There were then the general comments about micro-aggressions, race- and class-based assumptions, e.g.
- assuming a Filipino fencer will be grounded in their national martial art first (when actually they just want to swing a longsword)
- dismissing a white female fencing instructor as “eccentric”
- how white women can choose how they engage with the culture more than PoC who have to deal with these micro-aggressions by default
Then there were the comments about height disparity and the fixation on certain technique, which means techniques simply don’t work for some women/other shorter people.
But I think the remarks that I connected with most were the ones about martial arts being consensual violence, and intimate. This really articulated the emotional damage that can be done in this setting; when we’re expecting to be training collaboratively and the opponent (or instructor) injures us, dismisses our injuries, or is simply interested in domination with no regard for learning and no respect for their partner.

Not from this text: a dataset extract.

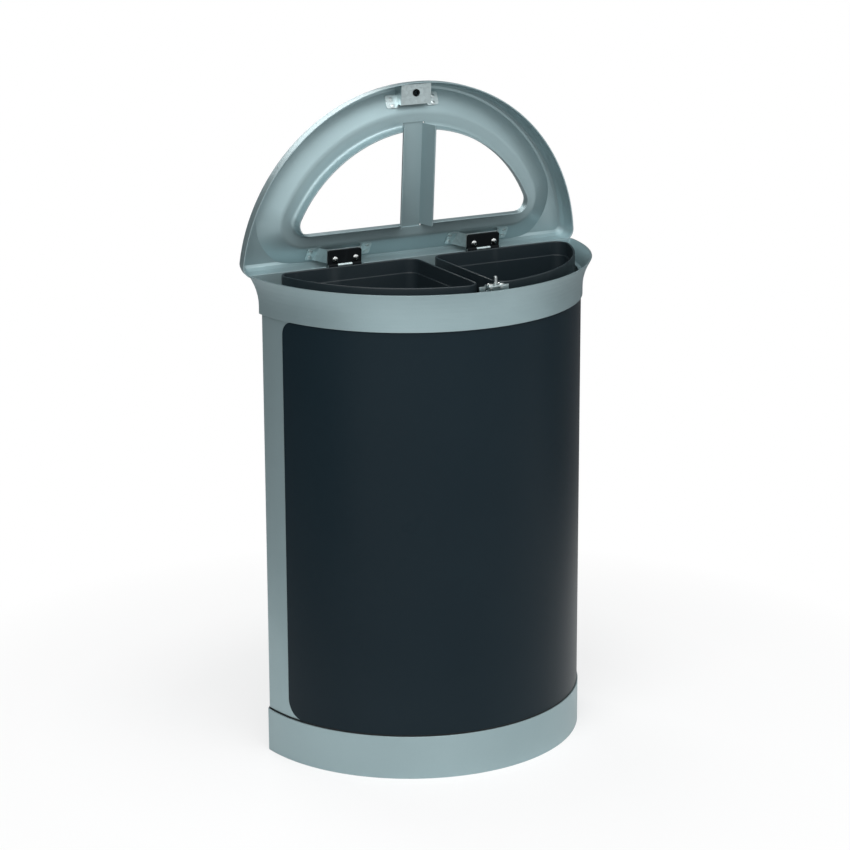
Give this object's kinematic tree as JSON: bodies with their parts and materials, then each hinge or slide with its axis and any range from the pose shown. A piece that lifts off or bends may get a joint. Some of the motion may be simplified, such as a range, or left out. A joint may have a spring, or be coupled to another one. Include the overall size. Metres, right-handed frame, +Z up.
{
  "type": "double recycling bin",
  "caption": "Half-round floor bin for two waste streams: lift-out liners side by side in a steel body under a hinged lid with two openings.",
  "frame": {"origin": "middle of the flat back's foot, on the floor", "axes": "+X to the right as seen from the round front, +Y towards the flat back, +Z up; the back panel's plane is y = 0"},
  "size_m": [0.6566, 0.3428, 1.1799],
  "materials": {
    "silver_paint": "satin",
    "dark_paint": "satin",
    "liner_plastic": "satin",
    "black_plastic": "satin",
    "trim_rubber": "matte",
    "zinc_plate": "satin",
    "plain_steel": "satin",
    "rivet_metal": "satin",
    "bright_screw": "polished"
  },
  "bodies": {
    "base": {"plinth": "silver_paint", "glide_brackets": "zinc_plate", "glide_nuts": "plain_steel", "trim_strip": "trim_rubber", "floor_pan": "zinc_plate", "floor_bolts": "plain_steel", "floor_nuts": "plain_steel", "shell": "silver_paint", "back_panel": "silver_paint", "back_rivets": "rivet_metal", "front_panel": "dark_paint", "collar": "silver_paint", "collar_rivets": "rivet_metal", "hinge_strap_left": "zinc_plate", "hinge_strap_right": "zinc_plate", "strap_rivets": "rivet_metal", "catch_bracket": "zinc_plate", "catch_stud": "plain_steel", "catch_screws": "bright_screw", "catch_nuts": "plain_steel"},
    "lid": {"lid_shell": "silver_paint", "divider_bar": "silver_paint", "hinge_bracket_left": "zinc_plate", "hinge_bracket_right": "zinc_plate", "hinge_leaf_left": "black_plastic", "hinge_leaf_right": "black_plastic", "hinge_pin_left": "plain_steel", "hinge_pin_right": "plain_steel", "hinge_screws": "bright_screw", "hinge_nuts": "plain_steel", "bracket_rivets": "rivet_metal", "striker_box": "zinc_plate", "striker_bush": "black_plastic", "striker_rivets": "rivet_metal"},
    "liner_left": {"liner_left": "liner_plastic"},
    "liner_right": {"liner_right": "liner_plastic"},
    "glide_front_left": {"glide_stem_front_left": "plain_steel", "glide_pad_front_left": "black_plastic"},
    "glide_front_right": {"glide_stem_front_right": "plain_steel", "glide_pad_front_right": "black_plastic"},
    "glide_back_left": {"glide_stem_back_left": "plain_steel", "glide_pad_back_left": "black_plastic"},
    "glide_back_right": {"glide_stem_back_right": "plain_steel", "glide_pad_back_right": "black_plastic"}
  },
  "joints": [
    {"name": "lid_hinge", "type": "hinge", "parent": "base", "child": "lid", "pos_m": [0, 0.002, 0.869], "axis": [-1, 0, 0], "range_deg": [-85.5, 0]},
    {"name": "liner_left_lift", "type": "slide", "parent": "base", "child": "liner_left", "axis": [0, 0, 1], "range_m": [0, 0.8]},
    {"name": "liner_right_lift", "type": "slide", "parent": "base", "child": "liner_right", "axis": [0, 0, 1], "range_m": [0, 0.8]},
    {"name": "glide_front_left_screw", "type": "slide", "parent": "base", "child": "glide_front_left", "axis": [0, 0, -1], "range_m": [0, 0.012]},
    {"name": "glide_front_right_screw", "type": "slide", "parent": "base", "child": "glide_front_right", "axis": [0, 0, -1], "range_m": [0, 0.012]},
    {"name": "glide_back_left_screw", "type": "slide", "parent": "base", "child": "glide_back_left", "axis": [0, 0, -1], "range_m": [0, 0.012]},
    {"name": "glide_back_right_screw", "type": "slide", "parent": "base", "child": "glide_back_right", "axis": [0, 0, -1], "range_m": [0, 0.012]}
  ]
}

This is what turns people off martial arts.
And actually if I can rant a bit… this emotionally negligent attitude is what I see as wrong with a fair amount of geek culture (and other aspects of my professional life), and I think it comes down to the “old school” which is a phrase an awful lot of role-players like to pass around. I hate the old school. The old school is throwing novice chemical engineers in at the deep end rather than mentoring them to do well. It’s being hazed to be accepted by a gang. It’s being expected to take a punch. It’s saying “I’ve been working here 40 years and I never needed safety goggles”. It’s feeling like codes of conduct are a slight on you personally. It’s shrugging off a chemical burn instead of getting under a safety shower. It’s crass jokes or pranks and if you don’t laugh, you’re the one with the “sense of humour failure”. It’s dumb alpha-male bravado. And it would be tolerable if the consequences were just on the individual, but nearly always this attitude just makes everyone feel bad, on edge, or just less happy than they should be. It’s a missing stair. The old school is tribal bullshit, and it probably votes conservative.
I know I have no real business holding forth my feelings here when I’m a big white man and I can choose to engage or not and no-one will dare correct my technique or make me feel like I don’t belong. And I have to say some of the episode was an uncomfortable listen just because I am sure that at times, I have made someone else feel less than welcome because I was clueless and trying to fit in. And I want to do better. And call me on my bullshit, please.
Yeah, anyway. I’ve seen this conversation repeat itself through all kinds of geek culture. Maybe the HEMA lens is especially resolving because the activities are both physical and mental and they’re more intimate than other hobbies, so the feelings around them are easier to articulate.
I just want to say two more things. The first is that I’d be really interested in the Elitism in HEMA conversation, i.e. primary sources vs. other stuff. Back in the day it was about legitimacy as an instructor based on whether you’d learned from a living master, or just a treatise. (and curiously I think that’s something Milo can’t claim, but I can claim from Milo… which should indicate how daft a proposition it is)
The second thing is the weird way men have tried to tackle the need for non-male spaces. There’s the side that denies it’s a problem of course; but then there’s the chaps who, meaning well, set up sessions (RPGs, fencing classes, etc.) for women. The problem is they’re still run by men so the man is still at the top of the hierarchy. If the long game is to make our geek spaces fully inclusive then you don’t just need diversity of membership but you need diversity of leadership, right?
Or to put it simpler, in the shared space men need to step aside and do the jobs that don’t get the spotlight or recognition (at least, some of the time). Instead, do organisational work behind the scenes. Do emotional labour (like, maybe, looking after the kids whilst your partner runs the class?).
It was right there in the podcast episode, when one group did a presentation with a non-male instructor, the engagement (from non-male observers I assume?) was higher. Anecdotal, but totally credible. You want to change a culture, change the leadership. In the meantime the need for non-male spaces is kind of obvious.